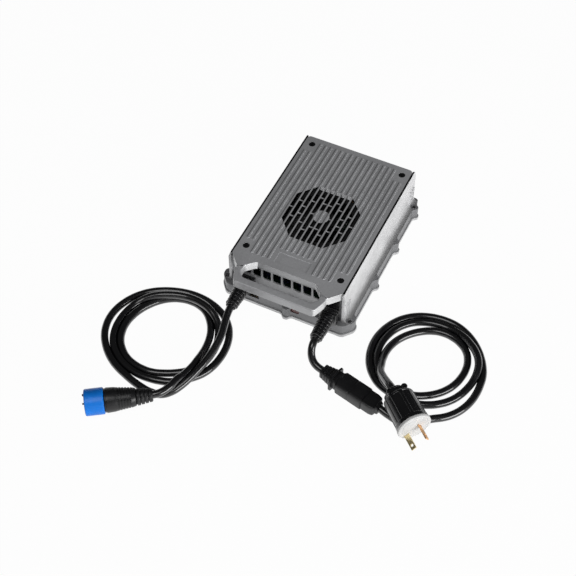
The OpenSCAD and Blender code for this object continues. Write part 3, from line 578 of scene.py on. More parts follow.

==

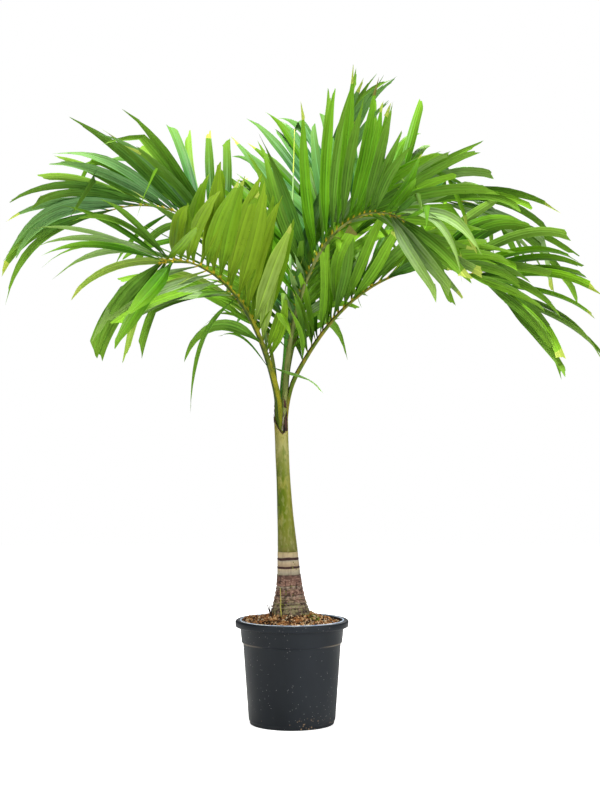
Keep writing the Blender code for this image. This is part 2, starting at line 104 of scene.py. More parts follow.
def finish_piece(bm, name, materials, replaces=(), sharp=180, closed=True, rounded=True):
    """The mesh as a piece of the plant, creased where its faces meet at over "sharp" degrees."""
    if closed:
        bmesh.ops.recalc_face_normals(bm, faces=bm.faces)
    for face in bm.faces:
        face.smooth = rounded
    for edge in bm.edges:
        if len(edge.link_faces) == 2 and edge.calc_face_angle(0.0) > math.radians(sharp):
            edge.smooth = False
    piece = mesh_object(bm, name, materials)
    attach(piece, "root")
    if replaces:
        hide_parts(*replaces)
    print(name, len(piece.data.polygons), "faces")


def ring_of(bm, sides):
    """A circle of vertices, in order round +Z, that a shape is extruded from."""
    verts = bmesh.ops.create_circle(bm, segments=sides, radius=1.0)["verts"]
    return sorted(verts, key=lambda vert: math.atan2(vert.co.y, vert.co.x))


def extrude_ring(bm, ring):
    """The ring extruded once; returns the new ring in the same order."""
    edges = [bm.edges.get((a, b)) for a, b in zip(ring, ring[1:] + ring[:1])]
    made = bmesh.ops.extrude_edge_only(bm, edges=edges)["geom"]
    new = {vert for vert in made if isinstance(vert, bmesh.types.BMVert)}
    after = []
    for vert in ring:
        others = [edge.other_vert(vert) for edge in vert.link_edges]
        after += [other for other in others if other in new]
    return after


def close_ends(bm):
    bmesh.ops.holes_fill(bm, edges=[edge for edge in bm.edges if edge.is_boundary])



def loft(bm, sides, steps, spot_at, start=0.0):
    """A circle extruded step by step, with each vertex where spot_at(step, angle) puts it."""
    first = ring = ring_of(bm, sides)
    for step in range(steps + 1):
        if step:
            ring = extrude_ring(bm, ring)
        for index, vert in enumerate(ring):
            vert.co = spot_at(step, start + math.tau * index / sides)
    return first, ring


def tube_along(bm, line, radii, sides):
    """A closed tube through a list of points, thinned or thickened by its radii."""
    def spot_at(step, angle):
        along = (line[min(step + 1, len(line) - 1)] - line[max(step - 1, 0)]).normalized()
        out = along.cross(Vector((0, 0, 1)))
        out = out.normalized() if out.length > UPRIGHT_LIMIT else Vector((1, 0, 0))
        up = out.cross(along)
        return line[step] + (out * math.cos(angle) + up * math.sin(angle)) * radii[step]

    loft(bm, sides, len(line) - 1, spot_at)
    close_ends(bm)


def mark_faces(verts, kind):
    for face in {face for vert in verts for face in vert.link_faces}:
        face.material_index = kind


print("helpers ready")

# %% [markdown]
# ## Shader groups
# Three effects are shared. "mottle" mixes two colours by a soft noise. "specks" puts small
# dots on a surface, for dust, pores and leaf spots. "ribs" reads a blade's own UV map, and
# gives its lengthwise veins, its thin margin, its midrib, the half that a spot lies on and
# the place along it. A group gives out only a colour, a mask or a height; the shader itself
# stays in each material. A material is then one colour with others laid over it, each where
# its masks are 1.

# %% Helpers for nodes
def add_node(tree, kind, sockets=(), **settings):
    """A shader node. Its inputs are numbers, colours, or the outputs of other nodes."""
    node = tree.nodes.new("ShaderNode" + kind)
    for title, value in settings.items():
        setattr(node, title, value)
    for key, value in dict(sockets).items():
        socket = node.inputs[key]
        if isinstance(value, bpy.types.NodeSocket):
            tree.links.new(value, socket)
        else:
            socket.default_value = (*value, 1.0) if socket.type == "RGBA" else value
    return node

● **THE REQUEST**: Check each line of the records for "this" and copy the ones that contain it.

● **EXERCISE ANSWER**:
The OpenSCAD and Blender code for this object continues. Write part 3, from line 578 of scene.py on. More parts follow.
Keep writing the Blender code for this image. This is part 2, starting at line 104 of scene.py. More parts follow.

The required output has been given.